** BEGIN DATA PROVIDED **
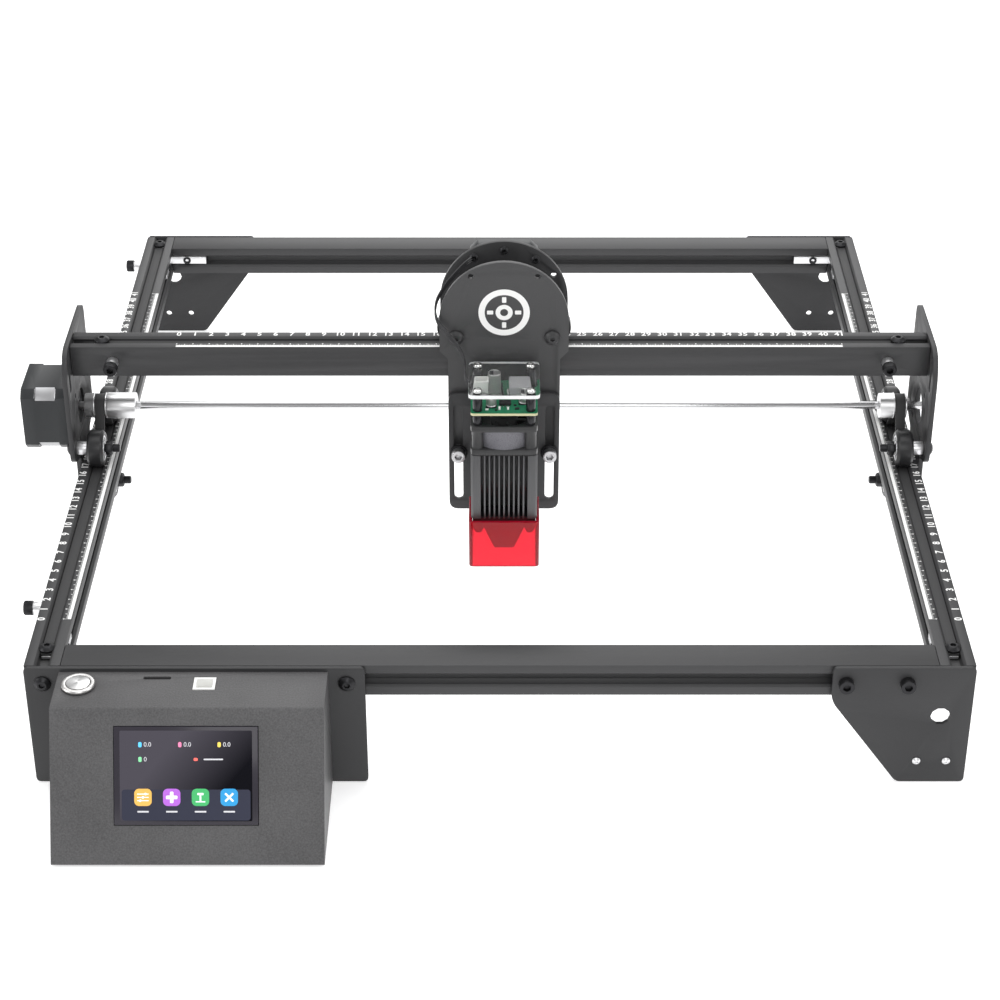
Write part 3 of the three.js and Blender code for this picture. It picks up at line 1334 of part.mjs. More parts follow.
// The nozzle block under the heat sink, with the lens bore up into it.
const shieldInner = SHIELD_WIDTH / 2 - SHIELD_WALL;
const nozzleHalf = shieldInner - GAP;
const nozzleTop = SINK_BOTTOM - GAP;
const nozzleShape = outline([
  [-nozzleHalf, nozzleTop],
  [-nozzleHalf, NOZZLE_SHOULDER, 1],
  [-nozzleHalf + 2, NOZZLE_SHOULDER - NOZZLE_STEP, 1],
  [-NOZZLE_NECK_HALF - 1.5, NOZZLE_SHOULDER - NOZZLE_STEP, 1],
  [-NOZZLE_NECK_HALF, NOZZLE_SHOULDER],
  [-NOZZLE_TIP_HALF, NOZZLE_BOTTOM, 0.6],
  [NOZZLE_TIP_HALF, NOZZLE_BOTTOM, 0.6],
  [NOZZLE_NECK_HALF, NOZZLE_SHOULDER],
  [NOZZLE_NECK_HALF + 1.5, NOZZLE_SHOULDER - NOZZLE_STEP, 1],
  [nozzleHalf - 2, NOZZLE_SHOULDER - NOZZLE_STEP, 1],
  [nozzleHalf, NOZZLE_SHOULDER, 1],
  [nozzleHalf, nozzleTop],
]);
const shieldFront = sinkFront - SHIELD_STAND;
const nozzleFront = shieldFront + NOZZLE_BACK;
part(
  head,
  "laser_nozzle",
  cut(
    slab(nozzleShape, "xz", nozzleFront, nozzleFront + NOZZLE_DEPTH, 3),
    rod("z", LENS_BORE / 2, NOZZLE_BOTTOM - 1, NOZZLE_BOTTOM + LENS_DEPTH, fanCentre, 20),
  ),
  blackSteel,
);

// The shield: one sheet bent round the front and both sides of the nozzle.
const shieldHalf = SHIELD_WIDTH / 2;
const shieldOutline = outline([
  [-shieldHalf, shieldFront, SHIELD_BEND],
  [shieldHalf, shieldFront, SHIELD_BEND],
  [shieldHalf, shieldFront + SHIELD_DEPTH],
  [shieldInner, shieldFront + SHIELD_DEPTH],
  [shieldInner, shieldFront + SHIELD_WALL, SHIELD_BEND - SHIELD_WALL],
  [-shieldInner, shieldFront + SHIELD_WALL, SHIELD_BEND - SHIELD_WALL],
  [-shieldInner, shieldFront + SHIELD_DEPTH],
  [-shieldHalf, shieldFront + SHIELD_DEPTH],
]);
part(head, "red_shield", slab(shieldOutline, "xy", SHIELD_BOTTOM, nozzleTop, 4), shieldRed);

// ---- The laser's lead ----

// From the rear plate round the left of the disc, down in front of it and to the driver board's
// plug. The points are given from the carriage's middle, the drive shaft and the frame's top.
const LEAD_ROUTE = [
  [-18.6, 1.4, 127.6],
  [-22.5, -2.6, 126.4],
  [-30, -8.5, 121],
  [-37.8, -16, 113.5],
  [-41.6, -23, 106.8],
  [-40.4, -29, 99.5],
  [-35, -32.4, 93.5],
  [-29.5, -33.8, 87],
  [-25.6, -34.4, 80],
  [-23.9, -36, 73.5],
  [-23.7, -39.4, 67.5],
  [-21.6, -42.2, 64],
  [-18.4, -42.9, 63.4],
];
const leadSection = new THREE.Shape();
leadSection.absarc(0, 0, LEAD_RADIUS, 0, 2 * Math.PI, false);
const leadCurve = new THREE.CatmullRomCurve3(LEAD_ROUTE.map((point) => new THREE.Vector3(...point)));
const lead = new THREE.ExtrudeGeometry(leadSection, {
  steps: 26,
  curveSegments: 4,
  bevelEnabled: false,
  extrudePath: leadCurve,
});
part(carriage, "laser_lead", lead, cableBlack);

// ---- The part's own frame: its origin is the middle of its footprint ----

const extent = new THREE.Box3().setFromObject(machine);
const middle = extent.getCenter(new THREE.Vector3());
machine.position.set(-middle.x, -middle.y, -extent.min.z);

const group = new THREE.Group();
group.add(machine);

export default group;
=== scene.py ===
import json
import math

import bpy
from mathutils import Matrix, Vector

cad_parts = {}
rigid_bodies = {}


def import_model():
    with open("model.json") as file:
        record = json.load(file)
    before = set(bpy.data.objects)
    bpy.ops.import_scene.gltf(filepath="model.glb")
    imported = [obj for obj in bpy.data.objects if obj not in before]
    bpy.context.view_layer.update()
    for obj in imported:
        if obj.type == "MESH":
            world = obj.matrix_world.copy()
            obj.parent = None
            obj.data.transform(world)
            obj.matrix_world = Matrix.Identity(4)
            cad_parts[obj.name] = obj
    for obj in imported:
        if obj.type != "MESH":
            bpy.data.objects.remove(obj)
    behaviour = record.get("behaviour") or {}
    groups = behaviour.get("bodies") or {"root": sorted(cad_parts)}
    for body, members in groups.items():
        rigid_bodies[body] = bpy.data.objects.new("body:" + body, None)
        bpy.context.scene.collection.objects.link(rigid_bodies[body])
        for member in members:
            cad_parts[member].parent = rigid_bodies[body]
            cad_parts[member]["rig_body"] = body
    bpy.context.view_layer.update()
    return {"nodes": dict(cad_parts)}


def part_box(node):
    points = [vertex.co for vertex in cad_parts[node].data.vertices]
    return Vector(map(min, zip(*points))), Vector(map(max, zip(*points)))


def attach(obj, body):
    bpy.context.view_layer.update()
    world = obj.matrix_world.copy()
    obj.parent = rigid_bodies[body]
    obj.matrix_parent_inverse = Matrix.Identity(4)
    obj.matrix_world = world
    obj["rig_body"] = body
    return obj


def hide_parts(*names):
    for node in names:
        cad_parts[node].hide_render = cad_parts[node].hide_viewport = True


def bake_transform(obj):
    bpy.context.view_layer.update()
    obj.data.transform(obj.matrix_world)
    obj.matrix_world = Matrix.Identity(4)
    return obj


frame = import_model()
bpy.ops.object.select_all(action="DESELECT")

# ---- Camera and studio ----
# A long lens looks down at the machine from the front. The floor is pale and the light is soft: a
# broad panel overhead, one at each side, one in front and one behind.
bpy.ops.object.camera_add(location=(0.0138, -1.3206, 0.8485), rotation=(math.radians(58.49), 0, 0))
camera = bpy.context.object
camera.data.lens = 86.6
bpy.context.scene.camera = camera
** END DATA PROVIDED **
**DIRECTION:** Each line from the one bearing "const extent = new" through the one bearing "bpy.data.objects.remove(obj)" is to be duplicated without change; all remaining lines are to be left out.

**REPLY TO THE TASK:**
const extent = new THREE.Box3().setFromObject(machine);
const middle = extent.getCenter(new THREE.Vector3());
machine.position.set(-middle.x, -middle.y, -extent.min.z);

const group = new THREE.Group();
group.add(machine);

export default group;
=== scene.py ===
import json
import math

import bpy
from mathutils import Matrix, Vector

cad_parts = {}
rigid_bodies = {}


def import_model():
    with open("model.json") as file:
        record = json.load(file)
    before = set(bpy.data.objects)
    bpy.ops.import_scene.gltf(filepath="model.glb")
    imported = [obj for obj in bpy.data.objects if obj not in before]
    bpy.context.view_layer.update()
    for obj in imported:
        if obj.type == "MESH":
            world = obj.matrix_world.copy()
            obj.parent = None
            obj.data.transform(world)
            obj.matrix_world = Matrix.Identity(4)
            cad_parts[obj.name] = obj
    for obj in imported:
        if obj.type != "MESH":
            bpy.data.objects.remove(obj)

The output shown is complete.